Electricity demand increases tenfold
The example of Thyssenkrupp shows just how intensive: the German market leader currently requires around 4.5 terawatt hours of energy for its plant in Duisburg, incidentally the largest steelworks in Europe. If you want “green” steel, you need to use an enormous quantity of electric power, and if this power is not available at a low price, factories will move away.
The impact that the high price of electricity can have is currently evident in the case of electrical steel. The production volume in Germany has shrunk by almost 11% to just 9.8 million tons in 2023. The last time production fell below this level was 30 years ago, according to the German Steel Federation.

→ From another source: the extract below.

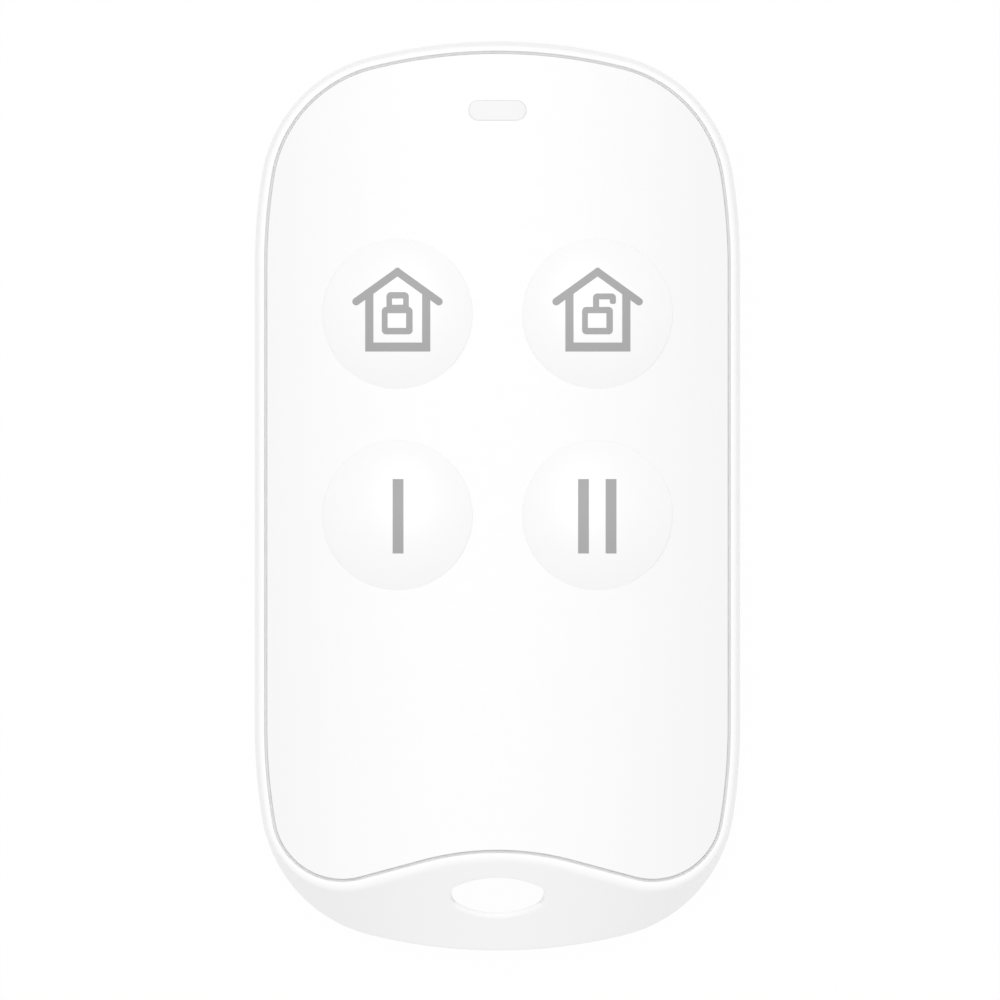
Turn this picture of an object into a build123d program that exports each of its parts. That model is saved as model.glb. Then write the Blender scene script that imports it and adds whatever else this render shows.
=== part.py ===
from build123d import *
import os
from math import asin, atan2, cos, degrees, radians, sin, sqrt

# Four-button alarm key fob: a slim housing with a crowned front, a sloping chin pierced by the
# key-ring eye, an inlaid front panel with four domed keys and a lamp window, and a rear cover.
# It lies on its back: +Z leaves the front, +Y points to the lamp end, the origin is the middle
# of the rear face. All lengths are in millimetres, all angles in degrees.

# Whole fob
fob_length = 65.0
fob_width = 34.7
crown_height = 11.2
parting_height = 4.6
crown_radius = 110.0
cut_overrun = 5.0

# Outline seen from the front: end arc, corner arc, easing arc, straight side
end_radius = 37.5
corner_radius = 10.3
easing_radius = 42.5
easing_angle = 8.9
rim_inset = 0.3
rim_trim = 0.3
rim_edge_radius = 0.36
back_edge_radius = 2.4

# Groove between rim and front panel, with its wave over the chin
groove_inset = 0.77
groove_width = 0.2
chin_length = 7.08
crest_radius = 20.5
flank_angle = 15.0
lobe_easing_angle = 9.6
chin_rim_reach = 0.24

# Front panel and the wall that carries it
panel_thickness = 1.0
panel_edge_chamfer = 0.08
adhesive_gap = 0.1
ceiling_height = 8.2
side_wall = 1.5

# Key-ring eye
eye_length = 6.6
eye_upper_rise = 1.02
eye_upper_end_radius = 0.4
eye_lower_rise = 1.48
eye_lower_end_radius = 0.9
eye_bar = 2.7

# Keys: domed caps that slide in the panel and rest on the switches
key_radius = 5.35
key_pitch_x = 14.3
key_pitch_y = 14.4
key_rows_middle = 5.83
dome_rise = 1.25
key_clearance = 0.06
key_wall_clearance = 0.3
flange_overhang = 0.5
flange_thickness = 0.7
flange_gap = 0.05
nib_radius = 1.5
key_travel = 0.3
key_skirt = 1.0
key_shoulder = 0.5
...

The head of the association, Rippel, therefore believes that politicians have a duty to act “most acutely in terms of electricity costs, which are higher than ever before due to the doubling of transmission grid fees since the beginning of the year.”. In any case, the steel industry will not calm down without a solution for competitive electricity prices being found, explains the managing director.

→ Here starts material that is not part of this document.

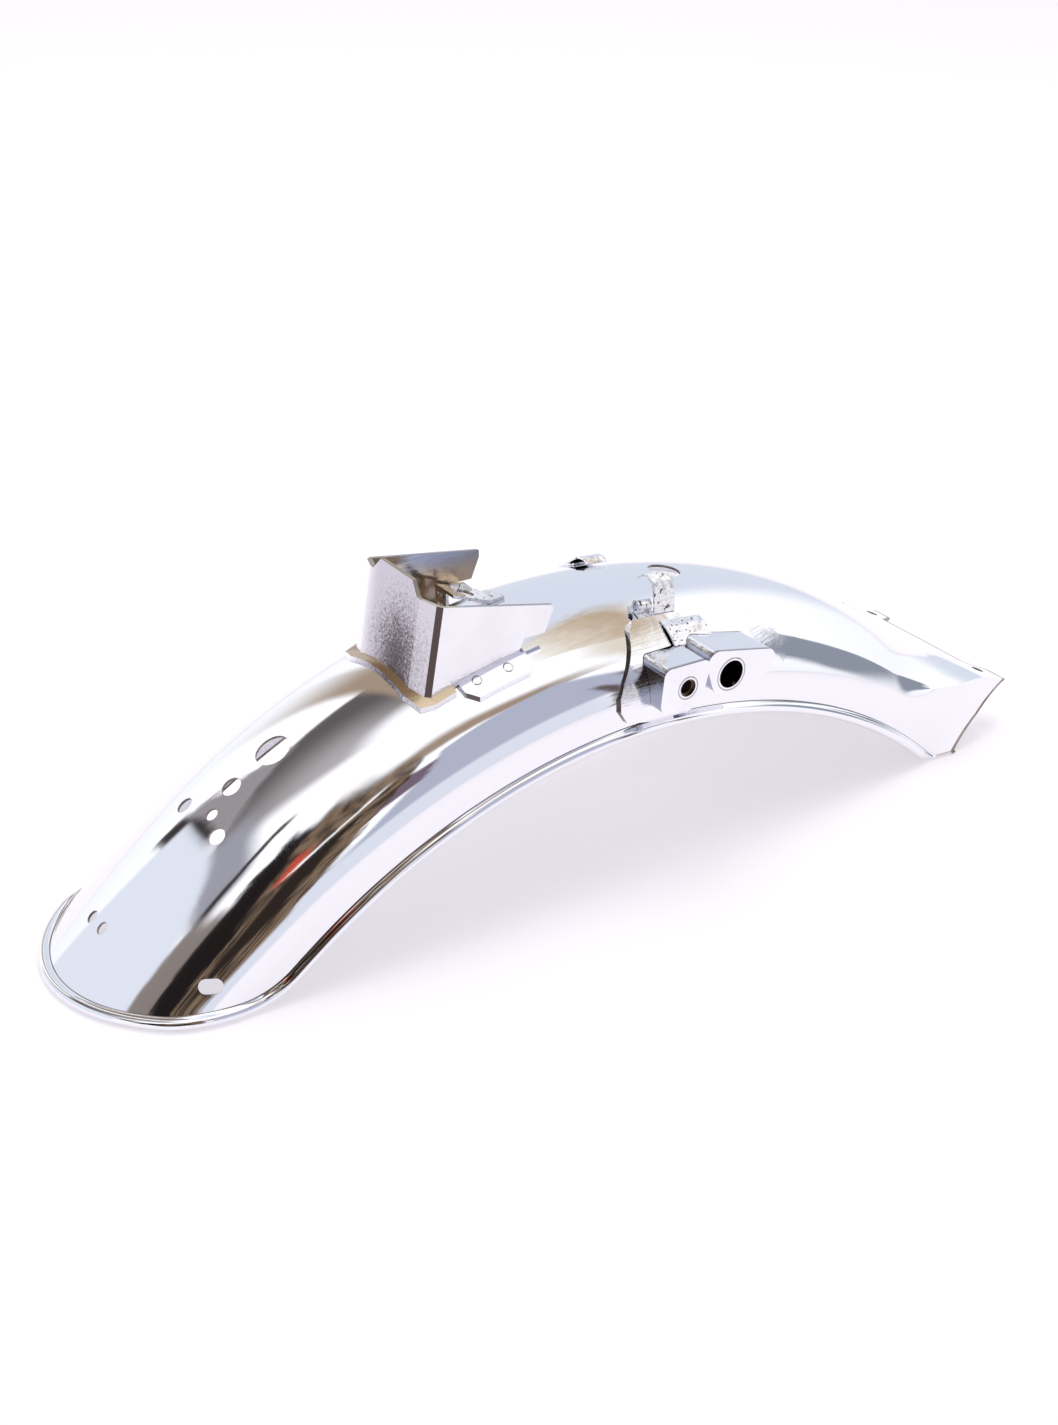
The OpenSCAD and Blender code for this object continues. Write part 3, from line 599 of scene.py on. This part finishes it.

The German government, and above all, Economics Minister Robert Habeck (Greens), always emphasizes the importance of the steel industry for the German economy. However, it is questionable how much the state can still support the decarbonization of the industry since the Federal Constitutional Court issued its ruling on the Climate and Transformation Fund. The first funding decisions have been issued to Thyssenkrupp, Salzgitter, and Saarstahl, for example. And according to Habeck, these are not up for discussion. But decabonization is implemented on a small scale, and the result is a cut on investments in the industry, which are delayed or cancelled.
A new competitor, H2 Green Steel from Sweden
The funny thing is that a strong competitor to German steel is emerging, one that boasts of being “green” because it uses hydrogen in steel production. This competitor is Sweden, with the Boden steel plant. Among other things, German companies with proprietary technology are building this plant, showing that Germany has the knowledge to produce steel even without CO2 emissions, but there is no convenience in doing so because of the high cost of energy.
However, Sweden has made a different choice than Germany for energy and is relying heavily on nuclear power, as well as having large hydroelectric power generation.
Even in Japan, Hitachi is investing in carbon-free steel and can already use aluminum from domestic production without carbon-based sources for its railway construction. Germany, now a behemoth frozen by bureaucracy, cannot afford it.
Steel is the basis of engineering, construction, and the auto industry. Without steel, there can be no heavy industry, yet Berlin is managing to demolish its steel sector, all on the altar of European bureaucracy, green demagoguery, and austerity.